We have a couple other separate repos that have nothing to do with our applications (ELK stack and docusaurus)

Angel Mountain@feddit.nl · 6 hours ago

Having worked in both a very seperated multirepo codebase and a monorepo, I’ve got to say, at the moment, the monorepo (using pnpm) wins hands down for me.

Pup Biru@aussie.zone · 5 hours ago

i’d say they’re pretty equivalent

a monorepo is far easier to develop a single-language, fairly monolithic (ie you need the whole application to develop any part) codebase in

(though as soon as you start adding multiple languages or it gets big enough that you need to work on parts without starting other parts of the application it starts to break down rather significantly)

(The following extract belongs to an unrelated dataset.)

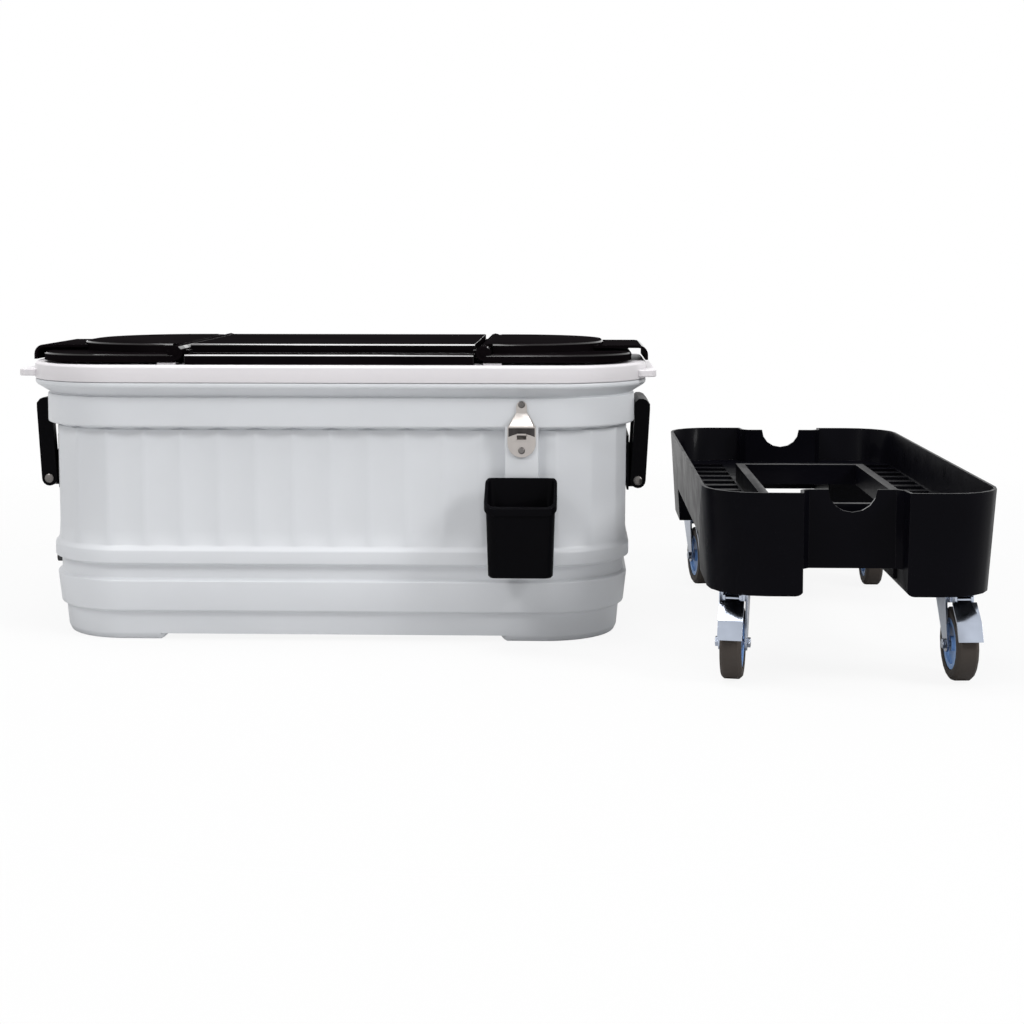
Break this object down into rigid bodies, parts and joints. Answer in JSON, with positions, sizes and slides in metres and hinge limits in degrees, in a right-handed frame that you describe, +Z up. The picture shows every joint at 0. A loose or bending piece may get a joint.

but as soon as your app becomes less of a cohesive thing and more separated it becomes problematic… especially when it comes to deployments: a push to a repo doesn’t mean “deploy changes to everything” or “build everything” any more

i think the best solution (as with most things) is somewhere in the middle: perhaps several different repos, and a “monorepo” that’s mostly a bunch of subtrees or submodules… you can coordinate changes by committing to the monorepo (and changes are automatically duplicated), or just work on individual parts (tricky with pnpm since the workspace file would be in the monorepo)… but i’ve never really tried this: just had the thought for a while

FizzyOrange@programming.dev · 3 hours ago

a push to a repo doesn’t mean “deploy changes to everything” or “build everything” any more

What do you mean? I have yet to work for a company that’s organised and sophisticated enough to actually use a monorepo but my understanding is you’d set up something like Bazel so it only builds & tests (and I guess deploys) things that depend on your change.

melfie@lemy.lol · edit-2 1 day ago

It’s really all about using Conway’s Law to your own benefit.

If adding features or fixing bugs consistently requires one person from a fairly small team to make PRs across multiple repos and changes can only really be tested in a staging environment where everything can be tested together, then it’s an anti-pattern.

However, if 100 developers or more are working in a single repo, it’s past time to split it up into appropriate bounded contexts and allow smaller teams to take ownership.

I worked at a place where hundreds of developers worked on a single Rails monolith / monorepo, and enterprise architects insisted that 100,000+ RSpec tests that required PostgreSQL had to run in CI for every PR merge. Every build took 45 minutes and used ungodly amounts of cloud compute. The company ended up building their own custom CI system to reduce their 7 figure CI spend so they could ignore the problem.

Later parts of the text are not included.